The Middle East has become a system held together by reversible agreements and exhausted actors. The pause fits that pattern. It doesn’t resolve anything. It simply prevents collapse. It’s the shape a system takes when escalation is unaffordable and resolution is unreachable.

So the question shifts. It’s no longer about the MOU itself. It’s about the kind of problem that produces a situation where a temporary fix becomes the most stable option. What kind of system prefers sedation to resolution. What kind of architecture survives by suppressing the pressures that will eventually break it.

The mechanics are clear. The MOU calms markets and buys time without touching the underlying disputes. ISPI, the Italian Institute for International Political Studies, described it as opaque and face saving. Kadkhodaee said it extends a ceasefire. Thomas Juneau, a Middle East analyst, said it resolves nothing. Diplomacy needs aligned incentives. These incentives don’t align. A pause works only because it demands nothing.

Israel’s doctrine leans toward escalation. Pre-emption, unilateral action, capability denial and an intolerance of adversary recovery form its security posture. Osgoode Hall Law School’s analysis of pre-emptive states places Israel within a tradition of striking before threats mature. ISPI warned that Israel could act as a spoiler. Kadkhodaee said Israel wouldn’t abide by the MOU. This isn’t rebellion. It’s doctrine. Doctrines don’t pause themselves.

Iran’s strategy moves in the opposite direction. It uses time as strategy. Strategic depth, proxies and distributed deterrence form its architecture. The Middle East Council on Global Affairs described Hezbollah as an extraterritorial deterrent. Khamenei spoke of a wide geography of resistance. Abdulrahman, a regional analyst, warned that Iran wouldn’t surrender its most valuable asset. Iran calls this posture defensive. Defensive postures look offensive to neighbours. Time strengthens Iran and alarms Israel. The pause becomes a countdown.

The United States sits between them. It wants stability without entanglement. It needs open shipping lanes and no new war. Logistics Middle East reported that the Strait of Hormuz carries one fifth of global oil. Markets repriced instantly when tensions rose. Insurers wrote voyage by voyage. The United States still supports Israel. Support becomes costly when an ally becomes a systemic risk. A future recalibration becomes thinkable even if no one says it aloud.

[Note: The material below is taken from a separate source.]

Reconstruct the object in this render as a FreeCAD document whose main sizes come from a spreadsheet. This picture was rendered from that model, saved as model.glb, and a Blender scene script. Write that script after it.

This pattern isn’t limited to the Middle East. Systems behave this way when resolution is impossible and escalation is unaffordable. They freeze. They stall. They manage. They do this until the cost of sedation becomes greater than the cost of change.

I allow for the possibility that I’m wrong. The pause might hold. The actors might surprise us. The system might bend rather than break. The evidence points in another direction. Israel can’t tolerate indefinite time. Iran uses time to strengthen. The United States can’t manage time forever. Lebanon is the hinge. Hinges fail quietly before they fail loudly.

There is a precedent for this kind of arrangement. The Korean War never ended with a peace treaty. It ended with an armistice that was meant to be temporary. The pause became the long-term structure because neither side could afford escalation and neither side could accept resolution. Seventy years later, the armistice still defines the Korean Peninsula. A temporary mechanism became the norm. It’s the clearest example of how a pause can harden into policy when the system has no other stable option.

Behind all this are ordinary people. Families in southern Lebanon who live under drones. Civilians in Iran who live under sanctions. Israelis who live under sirens. Americans who live with the illusion that distance is insulation. The system strains. People absorb the strain.

I don’t know when the pause will break. I suspect it’ll be in Lebanon. I suspect Israel will act first. I suspect the United States will reassess after the fact. Suspicion isn’t prophecy. The only certainty is responsibility. To see the structure clearly. To name the pressures honestly. To resist the comfort of easy narratives.

The pause won’t save us. It only tells us what the system can no longer carry.